STATED EXERCISE =>
Restate each entry word for word, leaving nothing out.

DATASET RECORDS =>
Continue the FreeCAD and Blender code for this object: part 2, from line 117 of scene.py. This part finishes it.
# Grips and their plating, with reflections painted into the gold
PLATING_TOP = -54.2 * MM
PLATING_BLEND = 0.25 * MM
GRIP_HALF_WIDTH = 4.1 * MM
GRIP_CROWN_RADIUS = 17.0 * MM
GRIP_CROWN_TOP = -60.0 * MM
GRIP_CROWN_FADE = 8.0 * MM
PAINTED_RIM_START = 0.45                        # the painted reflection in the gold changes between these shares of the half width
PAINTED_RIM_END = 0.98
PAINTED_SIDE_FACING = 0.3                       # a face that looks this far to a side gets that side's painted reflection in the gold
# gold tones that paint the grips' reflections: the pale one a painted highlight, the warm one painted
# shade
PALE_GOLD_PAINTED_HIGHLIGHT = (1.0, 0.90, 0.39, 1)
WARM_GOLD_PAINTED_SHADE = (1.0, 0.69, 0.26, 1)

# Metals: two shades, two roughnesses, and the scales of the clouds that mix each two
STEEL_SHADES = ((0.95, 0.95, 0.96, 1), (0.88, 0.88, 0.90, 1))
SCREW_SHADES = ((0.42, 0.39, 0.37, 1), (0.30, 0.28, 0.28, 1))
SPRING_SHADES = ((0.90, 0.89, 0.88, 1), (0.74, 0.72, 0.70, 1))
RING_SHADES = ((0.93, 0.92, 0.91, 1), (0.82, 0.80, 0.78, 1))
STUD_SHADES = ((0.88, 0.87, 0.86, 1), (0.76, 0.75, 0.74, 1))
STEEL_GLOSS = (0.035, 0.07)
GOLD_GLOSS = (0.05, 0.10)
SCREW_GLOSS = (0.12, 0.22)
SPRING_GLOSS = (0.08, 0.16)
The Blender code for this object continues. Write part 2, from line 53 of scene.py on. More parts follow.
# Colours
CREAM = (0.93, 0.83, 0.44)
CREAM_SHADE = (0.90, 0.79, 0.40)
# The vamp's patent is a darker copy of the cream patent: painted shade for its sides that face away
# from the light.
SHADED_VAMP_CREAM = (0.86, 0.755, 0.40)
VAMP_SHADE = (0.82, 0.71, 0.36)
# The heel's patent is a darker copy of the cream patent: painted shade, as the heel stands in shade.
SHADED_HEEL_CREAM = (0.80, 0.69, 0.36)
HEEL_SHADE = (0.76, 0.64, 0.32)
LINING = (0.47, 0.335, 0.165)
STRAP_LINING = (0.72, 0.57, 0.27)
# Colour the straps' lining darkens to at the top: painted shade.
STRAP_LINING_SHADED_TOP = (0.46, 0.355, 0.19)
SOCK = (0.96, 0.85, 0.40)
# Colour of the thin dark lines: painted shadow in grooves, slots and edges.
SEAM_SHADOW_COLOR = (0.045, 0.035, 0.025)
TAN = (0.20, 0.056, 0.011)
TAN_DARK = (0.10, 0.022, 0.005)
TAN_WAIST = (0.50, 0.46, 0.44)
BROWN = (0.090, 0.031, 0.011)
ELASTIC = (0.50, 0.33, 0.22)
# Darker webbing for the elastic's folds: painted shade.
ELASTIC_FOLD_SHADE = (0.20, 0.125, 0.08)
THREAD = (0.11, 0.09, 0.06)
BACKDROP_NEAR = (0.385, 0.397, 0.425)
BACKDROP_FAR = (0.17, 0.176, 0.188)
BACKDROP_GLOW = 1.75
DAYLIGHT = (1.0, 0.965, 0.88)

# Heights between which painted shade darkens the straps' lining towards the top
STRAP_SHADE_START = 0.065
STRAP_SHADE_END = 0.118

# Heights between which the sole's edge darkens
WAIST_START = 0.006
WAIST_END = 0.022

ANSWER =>
Continue the FreeCAD and Blender code for this object: part 2, from line 117 of scene.py. This part finishes it.
# Grips and their plating, with reflections painted into the gold
PLATING_TOP = -54.2 * MM
PLATING_BLEND = 0.25 * MM
GRIP_HALF_WIDTH = 4.1 * MM
GRIP_CROWN_RADIUS = 17.0 * MM
GRIP_CROWN_TOP = -60.0 * MM
GRIP_CROWN_FADE = 8.0 * MM
PAINTED_RIM_START = 0.45                        # the painted reflection in the gold changes between these shares of the half width
PAINTED_RIM_END = 0.98
PAINTED_SIDE_FACING = 0.3                       # a face that looks this far to a side gets that side's painted reflection in the gold
# gold tones that paint the grips' reflections: the pale one a painted highlight, the warm one painted
# shade
PALE_GOLD_PAINTED_HIGHLIGHT = (1.0, 0.90, 0.39, 1)
WARM_GOLD_PAINTED_SHADE = (1.0, 0.69, 0.26, 1)

# Metals: two shades, two roughnesses, and the scales of the clouds that mix each two
STEEL_SHADES = ((0.95, 0.95, 0.96, 1), (0.88, 0.88, 0.90, 1))
SCREW_SHADES = ((0.42, 0.39, 0.37, 1), (0.30, 0.28, 0.28, 1))
SPRING_SHADES = ((0.90, 0.89, 0.88, 1), (0.74, 0.72, 0.70, 1))
RING_SHADES = ((0.93, 0.92, 0.91, 1), (0.82, 0.80, 0.78, 1))
STUD_SHADES = ((0.88, 0.87, 0.86, 1), (0.76, 0.75, 0.74, 1))
STEEL_GLOSS = (0.035, 0.07)
GOLD_GLOSS = (0.05, 0.10)
SCREW_GLOSS = (0.12, 0.22)
SPRING_GLOSS = (0.08, 0.16)
The Blender code for this object continues. Write part 2, from line 53 of scene.py on. More parts follow.
# Colours
CREAM = (0.93, 0.83, 0.44)
CREAM_SHADE = (0.90, 0.79, 0.40)
# The vamp's patent is a darker copy of the cream patent: painted shade for its sides that face away
# from the light.
SHADED_VAMP_CREAM = (0.86, 0.755, 0.40)
VAMP_SHADE = (0.82, 0.71, 0.36)
# The heel's patent is a darker copy of the cream patent: painted shade, as the heel stands in shade.
SHADED_HEEL_CREAM = (0.80, 0.69, 0.36)
HEEL_SHADE = (0.76, 0.64, 0.32)
LINING = (0.47, 0.335, 0.165)
STRAP_LINING = (0.72, 0.57, 0.27)
# Colour the straps' lining darkens to at the top: painted shade.
STRAP_LINING_SHADED_TOP = (0.46, 0.355, 0.19)
SOCK = (0.96, 0.85, 0.40)
# Colour of the thin dark lines: painted shadow in grooves, slots and edges.
SEAM_SHADOW_COLOR = (0.045, 0.035, 0.025)
TAN = (0.20, 0.056, 0.011)
TAN_DARK = (0.10, 0.022, 0.005)
TAN_WAIST = (0.50, 0.46, 0.44)
BROWN = (0.090, 0.031, 0.011)
ELASTIC = (0.50, 0.33, 0.22)
# Darker webbing for the elastic's folds: painted shade.
ELASTIC_FOLD_SHADE = (0.20, 0.125, 0.08)
THREAD = (0.11, 0.09, 0.06)
BACKDROP_NEAR = (0.385, 0.397, 0.425)
BACKDROP_FAR = (0.17, 0.176, 0.188)
BACKDROP_GLOW = 1.75
DAYLIGHT = (1.0, 0.965, 0.88)

# Heights between which painted shade darkens the straps' lining towards the top
STRAP_SHADE_START = 0.065
STRAP_SHADE_END = 0.118

# Heights between which the sole's edge darkens
WAIST_START = 0.006
WAIST_END = 0.022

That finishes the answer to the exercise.